Similarly, in this case Stephens sought the relief she now appeals — Stephens sought a new trial and now appeals, in part, the order granting a new trial. While Stephens is correct that the verdict-inconsistency issue was never addressed on the merits, this is the case because there had not yet been a final judgment when she sought appellate review. And, more importantly, there was not yet a final judgment because Stephens requested and was granted a new trial. Her tactical decision to request a new trial precluded appellate review. As we held in Morris, the reason for Stephens’ procedural maneuver is irrelevant. Rather, like all litigants, Stephens was obligated to make a procedural decision — in this case, the choice to request a new trial or to accept the trial court’s judgment and subsequently appeal the final order. Stephens requested a new trial. A new trial extended the opportunity to fully and fairly relitigate the issues. Stephens took full advantage of that opportunity to relitigate — the case proceeded to trial a second time.

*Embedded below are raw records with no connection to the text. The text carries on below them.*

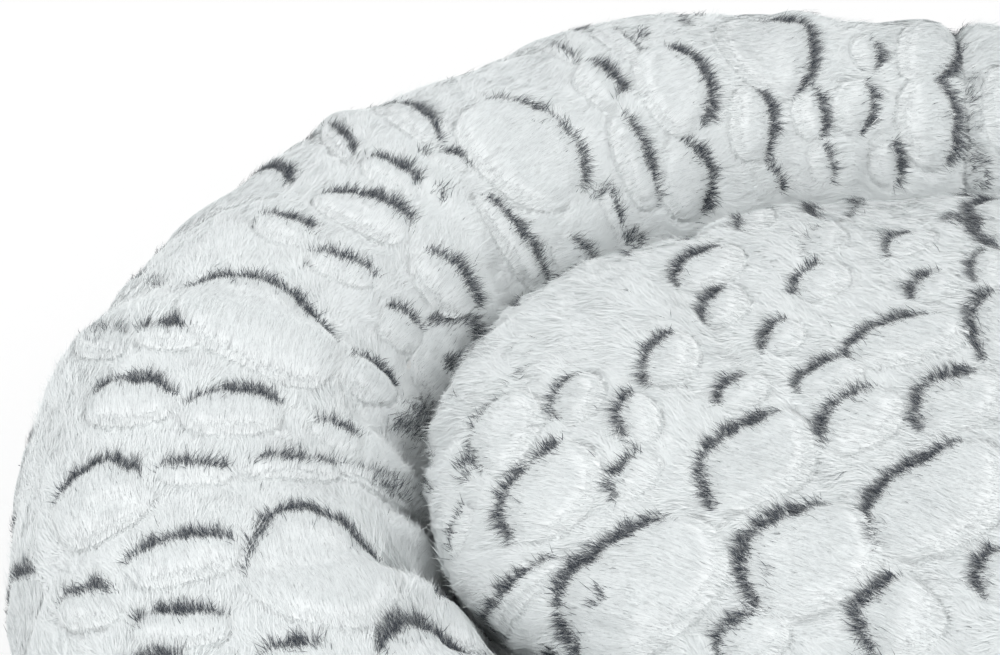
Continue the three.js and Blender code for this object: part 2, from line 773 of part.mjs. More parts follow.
const cushion = new THREE.Group();
const places = rightAngles.filter((_, i) => i % 2 === 0).map((angle) => station(angle));
addPiece(cushion, "cushion_top", cushionTop(places), plush);
addPiece(cushion, "cushion_underside", cushionUnderside(places), lining);
addPiece(cushion, "cushion_filling", cushionFilling(places), wadding);
bed.add(cushion);

export default bed;
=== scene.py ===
import math
import bpy
import numpy as np
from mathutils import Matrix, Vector


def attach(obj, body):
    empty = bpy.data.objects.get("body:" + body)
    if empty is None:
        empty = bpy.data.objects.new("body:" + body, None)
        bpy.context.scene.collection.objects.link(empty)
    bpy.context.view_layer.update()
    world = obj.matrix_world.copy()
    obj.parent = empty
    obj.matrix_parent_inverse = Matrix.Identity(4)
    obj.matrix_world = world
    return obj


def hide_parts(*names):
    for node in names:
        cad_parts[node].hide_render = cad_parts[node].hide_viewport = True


# Oval plush pet bed. The rim and the cushion are stuffed skins with embossed stones, and the pile
# on them is modelled strand by strand. Metres throughout, in the CAD model's own frame.

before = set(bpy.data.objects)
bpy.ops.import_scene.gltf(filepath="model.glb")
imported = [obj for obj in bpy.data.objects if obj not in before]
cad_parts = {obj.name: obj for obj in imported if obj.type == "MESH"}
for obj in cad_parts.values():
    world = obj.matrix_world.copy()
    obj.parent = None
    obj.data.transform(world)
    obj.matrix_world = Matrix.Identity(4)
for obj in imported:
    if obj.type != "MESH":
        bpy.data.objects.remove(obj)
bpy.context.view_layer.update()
dice = np.random.default_rng(20)

# Camera

photoCamera = {
    "azimuth": 3.7,
    "elevation": 41.6,
    "distance": 0.9283,
    "aim": (-0.2078, 0.1115, 0.08),
    "lens": 74.69,
    "sensor": 36.0,
    "picture": (1000, 655),
}


def cameraAxes():
    around = math.radians(photoCamera["azimuth"])
    above = math.radians(photoCamera["elevation"])
    level = math.cos(above)
    back = np.array([math.sin(around) * level, -math.cos(around) * level, math.sin(above)])
    right = np.array([math.cos(around), math.sin(around), 0.0])
    return back, right, np.cross(back, right)


def makeCamera():
    back = cameraAxes()[0]
    place = np.array(photoCamera["aim"]) + back * photoCamera["distance"]
    bpy.ops.object.camera_add(location=place)
    camera = bpy.context.object
    camera.name = "photoCamera"
    camera.data.lens = photoCamera["lens"]
    camera.data.sensor_width = photoCamera["sensor"]
    camera.rotation_mode = "QUATERNION"
    camera.rotation_quaternion = Vector(-back).to_track_quat("-Z", "Y")
    camera.data.clip_start = 0.01
    camera.data.clip_end = 50
    bpy.context.scene.camera = camera
    return place


cameraPlace = makeCamera()
pixelScale = photoCamera["lens"] / photoCamera["sensor"] * photoCamera["picture"][0]
print("camera placed")


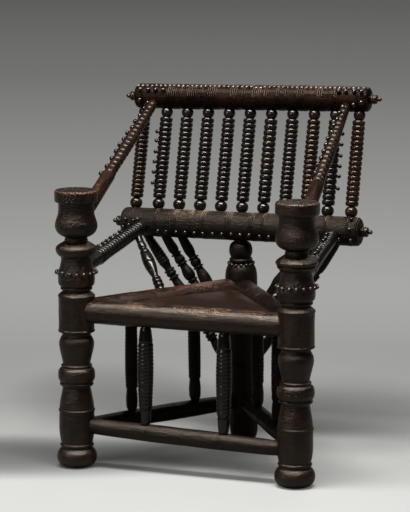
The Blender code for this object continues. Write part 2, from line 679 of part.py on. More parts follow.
def make_braces(label, side, back_rail, rear_post):
    """Three slanting braces of one side, turned alike from both ends."""
    mirrored = [(1 - along, across) for along, across in reversed(BRACE_HALF_SHARES[:-1])]
    outline = list(BRACE_HALF_SHARES) + mirrored
    for count, top_share in enumerate(BRACE_TOP_SHARES):
        head = back_rail_point(side * top_share * SPINDLE_HALF_WIDTH)
        height = BRACE_FOOT_SHARES[label][count] * SEAT_RAIL_Z
        foot = rear_post_point(height)
        run = (head - foot).normalized()
        rail_sine = math.sqrt(1 - run.x ** 2)
        low = seat_distance(REAR_BLOCK_R, BRACE_R) / 2 / abs(run.x)
        high = (head - foot).length - (BACK_RAIL_R - BRACE_DEPTH) / rail_sine
        stations = zone(low, high, BRACE_R, outline)
        name = "brace_%s_%d" % (label, count + 1)
        bar(name, foot, head, stations, BRACE_SIDES, wood(name, DARK_WOOD, 0.34))
        socket(rear_post, name, False, 3 * REAR_BLOCK_R)
        socket(back_rail, name, True, 2 * BACK_RAIL_R)


def build():
    """Make every piece and sink each into the pieces that carry it."""
    posts = {label: make_front_post(label, side) for label, side in SIDES}
    rear_post = make_rear_post()
    rails = make_seat_rails()
    stretchers = make_stretchers()
    back_rail = make_end_rail(
        "back_rail_lower", back_rail_point, BACK_RAIL_HALF, BACK_RAIL_R, DARK_WOOD)
    crest = make_end_rail("crest_rail", crest_point, CREST_HALF, CREST_R, WORN_WOOD)
    socket(back_rail, "post_rear", True, BACK_RAIL_R + REAR_TENON_R)
    for label, side in SIDES:
        for member in ("seat_rail_front", "seat_rail_" + label):
            at_end = member == "seat_rail_front" and side > 0
            socket(posts[label], member, at_end, 2 * FRONT_BLOCK_R)
        for member in ("stretcher_front", "stretcher_" + label):
            at_end = member == "stretcher_front" and side > 0
            socket(posts[label], member, at_end, 2 * FRONT_BLOCK_R)
        socket(rear_post, "seat_rail_" + label, True, 2 * REAR_BLOCK_R)
        socket(rear_post, "stretcher_" + label, True, 2 * REAR_BLOCK_R)
    make_board("seat_board", 0, wood("seat_board", BROWN_WOOD, 0.40))
    groove = make_board("groove_for_board", FIT_GAP, None)
    for rail in rails.values():
        subtract(rail, groove)
    make_finials(back_rail, crest)
    make_back_spindles(back_rail, crest)
    make_under_spindles(rails, stretchers)
    for label, side in SIDES:
        arm = make_arms(label, side, posts[label], back_rail, crest)
        make_side_spindle(label, rails[label], arm)
        make_braces(label, side, back_rail, rear_post)


build()
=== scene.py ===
from math import atan2, cos, exp, pi, radians, sin, sqrt, tan

import bpy
import numpy as np
from mathutils import Matrix, Vector, noise


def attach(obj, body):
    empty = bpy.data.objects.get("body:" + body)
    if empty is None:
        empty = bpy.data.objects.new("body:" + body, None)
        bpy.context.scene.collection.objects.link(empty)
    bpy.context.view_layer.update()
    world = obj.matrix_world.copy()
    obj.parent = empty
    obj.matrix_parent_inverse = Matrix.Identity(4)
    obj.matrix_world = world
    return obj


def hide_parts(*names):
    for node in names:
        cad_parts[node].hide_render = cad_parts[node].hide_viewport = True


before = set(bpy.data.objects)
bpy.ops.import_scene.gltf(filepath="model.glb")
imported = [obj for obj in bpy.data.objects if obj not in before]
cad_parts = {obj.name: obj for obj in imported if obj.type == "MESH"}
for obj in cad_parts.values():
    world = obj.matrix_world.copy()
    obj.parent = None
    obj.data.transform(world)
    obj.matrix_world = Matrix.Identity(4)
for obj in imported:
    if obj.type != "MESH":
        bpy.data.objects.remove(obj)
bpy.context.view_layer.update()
rng = np.random.default_rng(1640)

# Places of the members, in metres, as in the CAD
FRONT_HALF = 0.325
FRONT_Y = -0.2669
BACK_RAIL_Y = 0.1961
CREST_Y = 0.2911
REAR_FOOT_Y = 0.2411
SEAT_Z = 0.447
LOWER_ARM_Z = 0.555
UPPER_ARM_Z = 0.685
POST_TOP = 0.790
BACK_RAIL_Z = 0.640
CREST_Z = 1.0095
STRETCHER_Z = 0.112
SPINDLE_HALF = 0.3335
BACK_RAIL_HALF = 0.368
CREST_HALF = 0.3625
BACK_RAIL_RISE = 0.008
CREST_RISE = 0.017
BACK_RAIL_R = 0.0419
CREST_R = 0.0372
SEAT_RAIL_R = 0.034
STRETCHER_R = 0.0248
REAR_BLOCK_R = 0.0475
UPPER_ARM_R = 0.0205
UPPER_ARM_HEAD_R = 0.0145
LOWER_ARM_R = 0.0217
SIDES = (("left", -1), ("right", 1))
BARS = ("front", "left", "right")

# Camera, in the 410 x 512 frame
FRAME_WIDTH, FRAME_HEIGHT = 410, 512
FOCAL_PIXELS = 2511.68
CAMERA_PLACE = Vector((2.39978, -6.67160, 1.72836))
CAMERA_PITCH = 0.160421
CAMERA_YAW = 0.350375
CAMERA_ROLL = 0.004270
SENSOR_WIDTH = 36.0


def new_object(name, data):
    """An object in the scene's collection."""
    made = bpy.data.objects.new(name, data)
    bpy.context.scene.collection.objects.link(made)
    return made


def camera_axes():
    """Right, up and forward directions of the camera."""
    cos_p, sin_p = cos(CAMERA_PITCH), sin(CAMERA_PITCH)
    cos_y, sin_y = cos(CAMERA_YAW), sin(CAMERA_YAW)
    forward = Vector((-sin_y * cos_p, cos_y * cos_p, -sin_p))
    right = Vector((cos_y, sin_y, 0))
    up = right.cross(forward)
    cos_r, sin_r = cos(CAMERA_ROLL), sin(CAMERA_ROLL)
    return right * cos_r + up * sin_r, up * cos_r - right * sin_r, forward


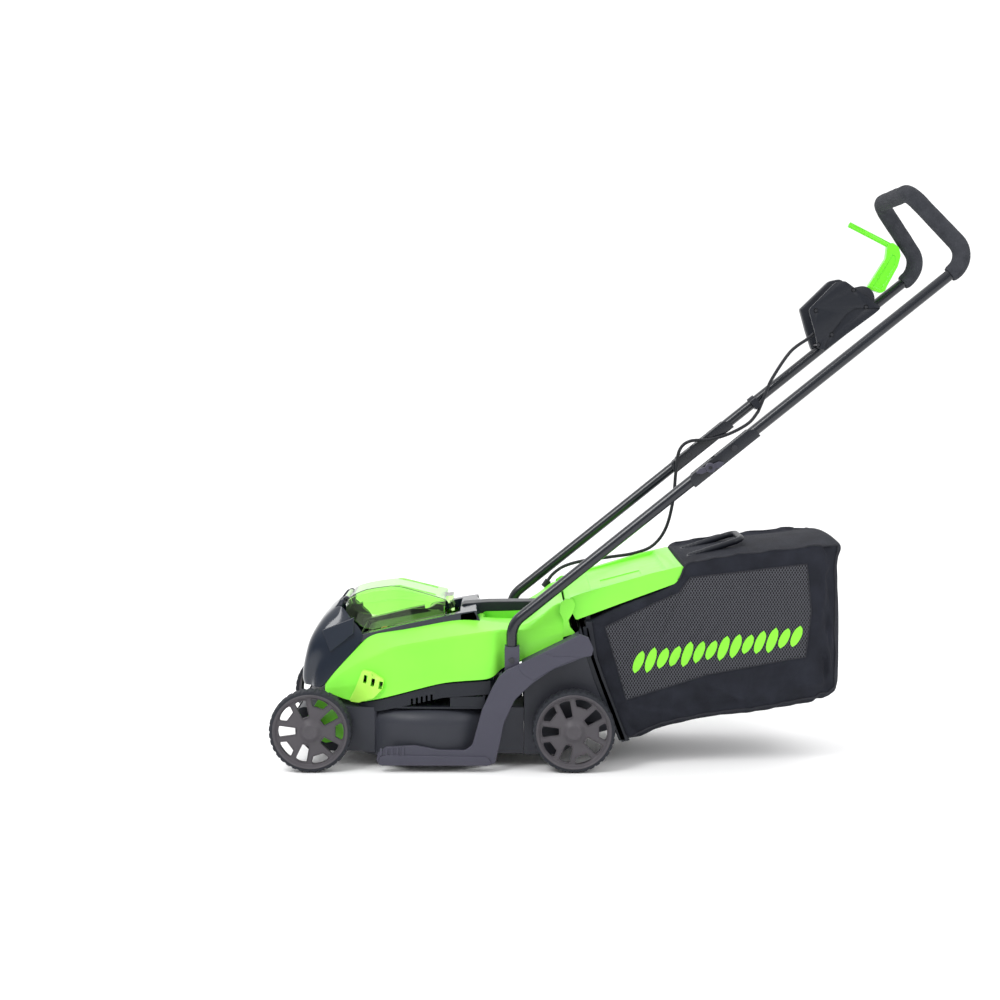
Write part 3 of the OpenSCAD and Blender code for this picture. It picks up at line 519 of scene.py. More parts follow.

The tactical decision to request a new trial foreclosed appellate review of all claimed errors in the first trial. Our jurisprudence demands that Stephens be bound by this choice.

CONCLUSION

For the aforementioned reasons, we reverse the judgment of the appellate court and affirm the judgment of the circuit court.

Appellate court judgment reversed; circuit court judgment affirmed.

Plaintiff does not challenge this ruling.